Austin Wright edited this page May 28, 2019 · 2 revisions

Localization in JSON Schema

Localization covers translating an interface into multiple languages, for international audiences.

JSON Schema is not designed to be interacted with by end users, and labels (the "title" and "description" keywords) are primarily targeted at developers. While there's no requirement for a schema to use any particular language, JSON Schemas are typically written in English.

This is partially because JSON is a bulk data format, not well intended for editing by users. It is primarily consumed by machines, and the de facto language of Internet protocols is English. Is it likely expected that the vocabulary the schema is describing will not change between languages, so it is reasonable to assume the title keywords shouldn't change any more than the API does.

Additionally, JSON Schema documents are not supposed to change frequently, and unless the author intends to translate strings to every anticipated language, storing localized strings in schema documents might not be well advised.

However, there's several alternatives that could be applied together to resolve these problems:

  • An ability to reference a separate translations file. This could be a gettext po file, or a parallel schema that updates more frequently, but is not required for validation.
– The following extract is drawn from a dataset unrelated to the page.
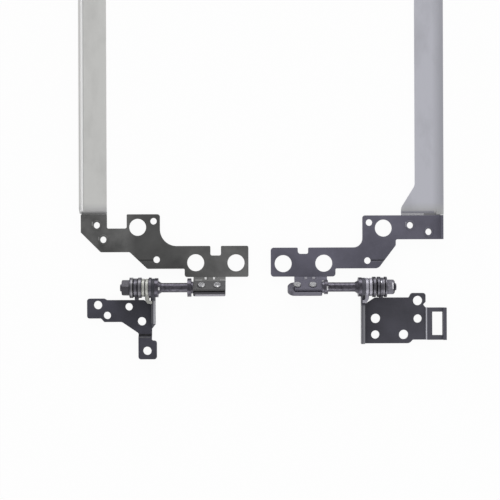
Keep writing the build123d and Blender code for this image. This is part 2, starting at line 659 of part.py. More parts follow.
def base_wall(wall_x, end_y, slope_y):
    """Upright wall with the shaft's ear, and its bend into the base plate."""
    mid_x = wall_x + BASE_T / 2
    bend_x = wall_x + BASE_T + BEND_R
    ear_top = AXIS_Z + WALL_EAR_D / 2
    path = [(bend_x + BASE_T, BASE_T / 2), (mid_x, BASE_T / 2), (mid_x, 2 * ear_top)]
    bent = sheet_along(path, BASE_T, BEND_R + BASE_T / 2, (slope_y, WALL_EAR_D))
    ear_r = WALL_EAR_D / 2
    top_angle, front_angle = (radians(angle) for angle in WALL_TANGENTS)
    if slope_y < end_y:
        foot = [(slope_y, 0, 0), (slope_y, BASE_T, 0)]
    else:
        foot = [(end_y, 0, 0)]
    profile = foot + [
        (end_y, WALL_H, WALL_END_R),
        (HOOK_Y, WALL_H, WALL_TOP_R),
        (ear_r * cos(top_angle), AXIS_Z + ear_r * sin(top_angle), 0),
        (0, AXIS_Z, 0),
        (ear_r * cos(front_angle), AXIS_Z + ear_r * sin(front_angle), 0),
        (WALL_FRONT_Y, 0, 0),
    ]
    points = [(y, z) for y, z, _ in profile]
    sketch = make_face(FilletPolyline(*points, radius=[r for _, _, r in profile], close=True))
    blank = extrude(Plane.YZ.offset(wall_x) * sketch, amount=bend_x - wall_x, dir=(1, 0, 0))
    ear = extrude(axial(wall_x) * Circle(ear_r), amount=BASE_T)
    bore = extrude(axial(wall_x) * Circle(STEM_D / 2 + EAR_PLAY), amount=BASE_T)
    return (bent & blank) + ear - bore


def left_base_bracket():
    """Left base bracket: plate with an outer lobe, a sloping arm with a raised end, and the wall."""
    bend_x = LEFT_WALL_X + BASE_T + BEND_R
    chamfer_x = LEFT_WALL_X + BASE_T + LB_CHAMFER[0]
    top_y = -WASHER_D / 2 - LB_EDGE_GAP
    outline = [
        (bend_x, top_y - LB_CHAMFER[1], 0),
        (bend_x, LB_WALL_SLOPE_Y, 0),
        (LB_ARM_X[0], LB_WALL_SLOPE_Y, 0),
        (LB_ARM_X[0], LB_EAR_Y[1], NOTCH_R),
        (LB_EAR_X, LB_EAR_Y[1], CORNER_R),
        (LB_EAR_X, LB_EAR_Y[0], CORNER_R),
        (LB_ARM_X[1], LB_EAR_Y[0], CORNER_R),
        (LB_ARM_X[1], LB_ARM_TOP_Y, CORNER_R),
        (LB_BOTTOM_X[0], LB_BOTTOM_Y, LB_ELBOW_R),
        (LB_BOTTOM_X[1], LB_BOTTOM_Y, SMALL_R),
        (LB_BOTTOM_X[1] + LB_LOBE_LEAN[0], LB_LOBE_Y[0], SMALL_R),
        (LB_LOBE_X[1], LB_LOBE_Y[0], CORNER_R),
        (LB_LOBE_X[1], LB_LOBE_Y[1], CORNER_R),
        (LB_LOBE_X[0] + LB_LOBE_LEAN[1], LB_LOBE_Y[1], SMALL_R),
        (LB_LOBE_X[0] - LB_LOBE_LEAN[1], top_y, SMALL_R),
        (chamfer_x, top_y, SMALL_R),
    ]
    plate = prism(outline, 0, BASE_T)
    arm_x = (LB_EAR_X, LB_ARM_X[1])
    arm_end_y = LB_EAR_Y[0] - OVERCUT
    plate -= block(arm_x, (arm_end_y, LB_ARM_TOP_Y), (-OVERCUT, 2 * BASE_T))
    mid_z = BASE_T / 2
    path = [(LB_ARM_TOP_Y, mid_z), (LB_STEP_Y[1], mid_z), (LB_STEP_Y[0], mid_z + LB_STEP),
            (arm_end_y, mid_z + LB_STEP)]
    arm = sheet_across(path, BASE_T, STEP_R, arm_x)
    plate += arm & prism(outline, -BASE_T, 4 * BASE_T)
    through = (-OVERCUT, 2 * BASE_T + LB_STEP)
    plate -= upright_holes(LB_HOLES, BASE_SCREW_D, through)
    plate -= upright_holes(LB_NARROW_HOLES, NARROW_SCREW_D, through)
    inside_x = LEFT_WALL_X - OVERCUT
    relief = [
        (inside_x, LB_WALL_END_Y, 0),
        (LEFT_WALL_X, LB_WALL_END_Y, 0),
        (LB_ARM_X[0], LB_WALL_SLOPE_Y, 0),
        (inside_x, LB_WALL_SLOPE_Y, 0),
    ]
    wall = base_wall(LEFT_WALL_X, LB_WALL_END_Y, LB_WALL_SLOPE_Y)
    return plate + (wall - prism(relief, -OVERCUT, 2 * WALL_H))


def right_base_bracket():
    """Right base bracket: wide plate with an ear, a stepped loop with a window, and the wall."""
    bend_x = RIGHT_WALL_X + BASE_T + BEND_R
    chamfer_x = RIGHT_WALL_X + BASE_T + RB_CHAMFER[0]
    top_y = -WASHER_D / 2 - RB_EDGE_GAP
    outline = [
        (bend_x, top_y - RB_CHAMFER[1], 0),
        (bend_x, RB_BOTTOM_Y, 0),
        (RB_STEP_X, RB_BOTTOM_Y, RB_STEP_R),
        (RB_STEP_X + RB_STEP_W, RB_RIGHT_BOTTOM_Y, SMALL_R),
        (RB_OUTER_X, RB_RIGHT_BOTTOM_Y, 0),
        (RB_OUTER_X, RB_OUTER_TOP_Y, SMALL_R),
        (RB_BITE_X, RB_BITE_Y, SMALL_R),
        (RB_OUTER_X, RB_BITE_Y + RB_BITE_H, SMALL_R),
        (RB_OUTER_X, RB_EAR_TOP_Y, CORNER_R),
        (RB_EAR_X, RB_EAR_TOP_Y, CORNER_R),
        (RB_EAR_X - RB_EAR_LEAN, top_y, SMALL_R),
        (chamfer_x, top_y, SMALL_R),
    ]
    plate = prism(outline, 0, BASE_T)
    low_z = BASE_T / 2
    high_z = low_z + RB_LOOP_STEP
    outer_mid_x = RB_LOOP_OUTER_X - BASE_T / 2
    loop_path = [(RB_OUTER_X - BASE_T, low_z), (RB_OUTER_X, low_z),
                 (RB_OUTER_X + RB_LOOP_SLOPE_W, high_z), (outer_mid_x, high_z),
                 (outer_mid_x, high_z + BASE_T / 2 + RB_LOOP_FLANGE_H)]
    loop = sheet_along(loop_path, BASE_T, STEP_R, (RB_RIGHT_BOTTOM_Y, RB_OUTER_TOP_Y))
    loop -= block(RB_WINDOW_X, RB_WINDOW_Y, (-OVERCUT, 3 * BASE_T + RB_LOOP_STEP))
    plate += loop
    through = (-OVERCUT, 2 * BASE_T)
    plate -= upright_holes(RB_HOLES, BASE_SCREW_D, through)
    plate -= upright_holes(RB_WIDE_HOLES, WIDE_SCREW_D, through)
    return plate + base_wall(RIGHT_WALL_X, RB_BOTTOM_Y, RB_BOTTOM_Y)


def left_hinge():
    """Left hinge's pieces by name, with x growing outwards."""
    pieces = friction_stack(LEFT_ORDER, LEFT_WALL_X, -WASHER_D / 2 - LB_EDGE_GAP,
                            LEFT_HOOK_SETBACK, LEFT_NUT_TURN, LEFT_NUT_CHAMFER)
    pieces["rail"] = left_rail()
    pieces["display_bracket"] = left_display_bracket()
    pieces["shaft"] = shaft(LEFT_WALL_X, LEFT_PADDLE_X, LEFT_PADDLE_L, LEFT_PADDLE_END_R,
                            LEFT_COLLAR_D, LEFT_RIVETS_X, STACK_L)
    pieces["rivets"] = rivets(LEFT_RIVETS_X)
    pieces["base_bracket"] = left_base_bracket()
    return pieces


def right_hinge():
    """Right hinge's pieces by name."""
    pieces = friction_stack(RIGHT_ORDER, RIGHT_WALL_X, -WASHER_D / 2 - RB_EDGE_GAP,
                            RIGHT_HOOK_SETBACK, RIGHT_NUT_TURN, RIGHT_NUT_CHAMFER)
    pieces["rail"] = right_rail()
    pieces["display_bracket"] = right_display_bracket()
    pieces["shaft"] = shaft(RIGHT_WALL_X, RIGHT_PADDLE_X, RIGHT_PADDLE_L, RIGHT_PADDLE_END_R,
                            RIGHT_COLLAR_D, RIGHT_RIVETS_X, STACK_L)
    pieces["rivets"] = rivets(RIGHT_RIVETS_X)
    pieces["base_bracket"] = right_base_bracket()
    return pieces


def main():
    """Both hinges, moved so that the origin is on the table under the middle of the pair's box."""
    pair = {"right_" + name: piece for name, piece in right_hinge().items()}
    for name, piece in left_hinge().items():
        pair["left_" + name] = mirror(piece, about=Plane.YZ)
    box = Compound(children=list(pair.values())).bounding_box()
    middle = box.center()
    to_origin = Pos(-middle.X, -middle.Y, -box.min.Z)
    os.makedirs("parts", exist_ok=True)
    for name, piece in pair.items():
        placed = [to_origin * solid for solid in piece.solids()]
        export_step(Compound(placed), "parts/" + name + ".step")
    print("shaft axis at y", round(-middle.Y, 4), "z", round(AXIS_Z - box.min.Z, 4))
    print("middle of the pair at x", round(-middle.X, 4))


main()
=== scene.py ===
import json
from math import atan, radians

import bmesh
import bpy
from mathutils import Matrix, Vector

# Looks of the pair of display hinges: coated brackets, plated rails, turned shafts and
# friction stacks, lying open flat on a white table and seen from straight above

MM = 0.001

# Camera: straight above and a little turned
VIEW_CENTRE = (-4.49 * MM, -84.51 * MM)
VIEW_LEVEL = 1.6 * MM           # height of the brackets
VIEW_SPAN = 174.7 * MM          # width of the picture at that height
CAMERA_HEIGHT = 400.0 * MM
CAMERA_TURN = -0.22             # degrees about the line of sight

# Floor, sky and lamps
FLOOR_SIZE = 6.0
FLOOR_DROP = 0.02 * MM
FLOOR_WHITE = 0.93
FLOOR_GLOW = 0.95               # share of the floor's white that no shadow reaches
SKY_LEVELS = ((0.0, 0.75), (0.3, 0.6), (0.72, 0.5), (0.94, 0.52))   # from walls to zenith
LAMPS = (                       # name, place, width, height and power
    ("rear_light", (0.1, 1.1, 0.36), 1.8, 0.7, 10.5),
    ("front_light", (0.15, -0.95, 0.45), 1.0, 0.6, 2.9),
)

# Middle of the pair and line of the shafts, in mm
MIDDLE_X = -0.05
SHAFT_Y = -97.475

# Coating: clouds and orange peel in waves for each metre, and the rounding of its thin edges
COAT_CLOUDS = 55.0
COAT_PEEL = 4200.0
COAT_PEEL_DEPTH = 0.03 * MM
COAT_EDGE = 0.12 * MM
END_SHEEN = 1.8                 # how much lighter a bracket's ends get under the painted sheen

# Rails: clouds and streaks in waves for each metre, and two places in mm where painted shade
# darkens them
RAIL_CLOUDS = 90.0
RAIL_STREAKS = 5200.0
RAIL_ROLL = (59.3, 62.6)        # along x, where the right rail's outer edge rolls down and painted shade darkens it
RAIL_ROLL_SHADE = ((0.36, 0.362, 0.4), (0.42, 0.422, 0.465))
RAIL_FOOT = (26.0, 29.5)        # from the shafts' line, where both rails leave their feet and painted shade darkens them
RAIL_FOOT_SHADE = ((0.43, 0.43, 0.435), (0.5, 0.5, 0.505))

# Worked metal: clouds in waves for each metre, and the rounding of its edges
METAL_CLOUDS = 900.0
METAL_EDGE = 0.07 * MM

BUMP_STRENGTH = 0.4
EDGE_TURN = (0.75, 0.99)        # cosines between which a rounded edge fades into a face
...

  • Versions of keywords that support multiple language-tagged strings.

For example, a validation schema might link to an annotation-only schema, that has "title" as an object, with language tags as keys.

Prior art

rel=alternate links

The Web typically requires different documents for different language versions of a resource. These documents may link to each other with a rel=alternate link specifying the target language. User agents that understand this link relationship can suggest to users there's an alternate version of the document in their native language, if one exists.

HTTP Content-Language negotiation

HTTP can have resources that can send one of several different variants, the selected version depends on the user's advertised preferences in Accept-Language. The specific version that the server selects is declared in a Content-Location header. This response can still include rel=alternate links, so that a user-agent unhappy with the negotiated result can select a more suitable version.